Tutto questo alla vigilia del voto. Tra i candidati ci sono rappresentanti importanti del territorio e anche dell’imprenditoria locale: qual è la sua valutazione anche alla luce delle prime indicazioni date nei programmi?
«Prendendo atto che il governo Draghi ha dovuto smettere anzitempo il proprio percorso, l’augurio è che chi vincerà le elezioni abbia la consapevolezza della situazione attuale ed abbia le competenze necessarie per guidare il nostro paese fuori da questa crisi. Oggi siamo nel pieno di una campagna elettorale che per molti aspetti trovo personalmente deludente: la soluzione dell’attuale crisi energetica deve essere la priorità di tutti, e deve essere affrontata con pragmatismo e senso di realtà.

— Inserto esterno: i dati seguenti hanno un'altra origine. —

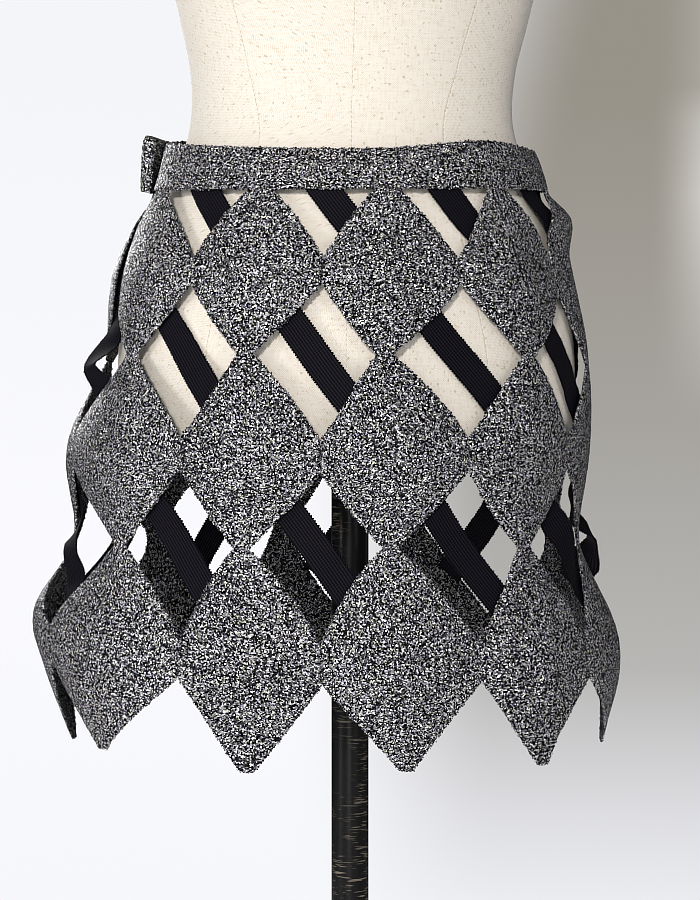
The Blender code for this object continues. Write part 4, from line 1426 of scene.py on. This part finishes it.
def makeRoom():
    # the camera sees the wall, and everything else is lit by even light
    world = bpy.data.worlds.new("studioRoom")
    bpy.context.scene.world = world
    world.use_nodes = True
    room = world.node_tree
    room.nodes.clear()
    ways = split(room, addNode(room, "ShaderNodeTexCoord").outputs["Generated"])
    ambient = calculate(room, "MULTIPLY", remap(room, ways["X"], *studio["ambient"], smooth=True),
                        remap(room, ways["Y"], *studio["ambientBehind"], smooth=True))
    soft = addNode(room, "ShaderNodeBackground", {"Color": colour("#FFFFFF"), "Strength": ambient})
    wall = addNode(room, "ShaderNodeBackground", {"Color": wallSeen(room, ways), "Strength": 1.0})
    rays = addNode(room, "ShaderNodeLightPath").outputs
    chosen = addNode(room, "ShaderNodeMixShader", {
        0: rays["Is Camera Ray"], 1: soft.outputs["Background"], 2: wall.outputs["Background"]})
    addNode(room, "ShaderNodeOutputWorld", {"Surface": chosen.outputs["Shader"]})


def addSoftbox(name, place, target, width, tall, power, tone):
    light = bpy.data.lights.new(name, "AREA")
    light.shape = "RECTANGLE"
    light.size, light.size_y = width, tall
    light.energy = power
    light.color = colour(tone)[:3]
    lamp = addObject(name, light)
    lamp.location = place
    lamp.rotation_euler = (Vector(target) - Vector(place)).to_track_quat("-Z", "Y").to_euler()


def addCamera():
    camera = bpy.data.cameras.new("studioCamera")
    camera.sensor_width = shot["sensor"]
    camera.sensor_fit = "AUTO"
    camera.lens = shot["focalInFrames"] * shot["sensor"]
    viewer = addObject("studioCamera", camera)
    viewer.location = shot["place"]
    viewer.rotation_euler = (math.radians(90) - shot["lookDown"], 0.0, 0.0)
    scene = bpy.context.scene
    scene.camera = viewer
    scene.view_settings.view_transform = "Standard"
    scene.cycles.filter_width = shot["filterWidth"]


def sharpenPicture():
    # a little sharpening of the tones seen, as a camera gives
    scene = bpy.context.scene
    scene.use_nodes = True
    after = scene.node_tree
    after.nodes.clear()
    picture = addNode(after, "CompositorNodeRLayers").outputs["Image"]
    for kind, value, settings in (
        ("Gamma", {"Gamma": 1.0 / shot["screenGamma"]}, {}),
        ("Filter", {"Fac": shot["sharpening"]}, {"filter_type": "SHARPEN"}),
        ("Gamma", {"Gamma": shot["screenGamma"]}, {}),
    ):
        step = addNode(after, f"CompositorNode{kind}", {"Image": picture, **value}, **settings)
        picture = step.outputs["Image"]
    addNode(after, "CompositorNodeComposite", {"Image": picture})


makeFloor()
makeRoom()
for name, settings in softboxes.items():
    addSoftbox(name, *settings)
addCamera()
sharpenPicture()
print("studio made")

Per fare questo auspico che le forze politiche, tutte, offrano candidati di qualità. Con grande orgoglio dico che il nostro territorio, in questo momento così decisivo, è stato in grado di presentare candidati di grande spessore ed esperienza. Confidiamo nell’elezione di Carlo Cottarelli, di Renato Ancorotti e di Silvana Comaroli».
Cosa chiederete a loro e agli altri?
«Domandiamo e domanderemo un ritorno ad una politica industriale vera, che questo Paese ha smesso di fare da molto tempo, tranne qualche recente momento come la brillante strutturazione del modello di finanza agevolata improntata su Industria 4.0. La presenza e lo sviluppo del sistema manifatturiero è un elemento di forza e competitività per l’Italia e sostenere le imprese non è un regalo ma una necessità del Paese: come dice spesso il nostro presidente Bonomi, è una questione prioritaria di sicurezza nazionale».
Intanto, però, le aziende non possono attendere. Hanno bisogno adesso, subito. L’associazione come si sta muovendo?
«Ci muoviamo su più fronti e con un unico obiettivo: essere vicini alle imprese aiutandole concretamente nella ricerca di soluzioni operative da attuare per attenuare la situazione contingente. L’associazione ha un consorzio dell’energia che lavora molto bene e che registra 60 aziende consorziate. Come avevamo fatto nel periodo di emergenza Covid-19 forniamo aggiornamenti quotidiani agli associati con indicazioni sull’andamento dei mercati; abbiamo attivato survey sul tema del caro bollette che ci permettono di approfondire l’argomento sul territorio; realizzeremo un vademecum che possa essere utile agli associati nel percorso di indirizzo nelle scelte di altre fonti di approvvigionamento energetico e gli impatti economici e burocratici ad esse correlati. Valuteremo infine con le autorità competenti un continuo contatto e aggiornamento rispetto alle procedure per gli investimenti sulle fonti rinnovabili». Sperando di non restare, ancora una volta, inascoltati: tempo per rimediare non ce ne sarebbe più.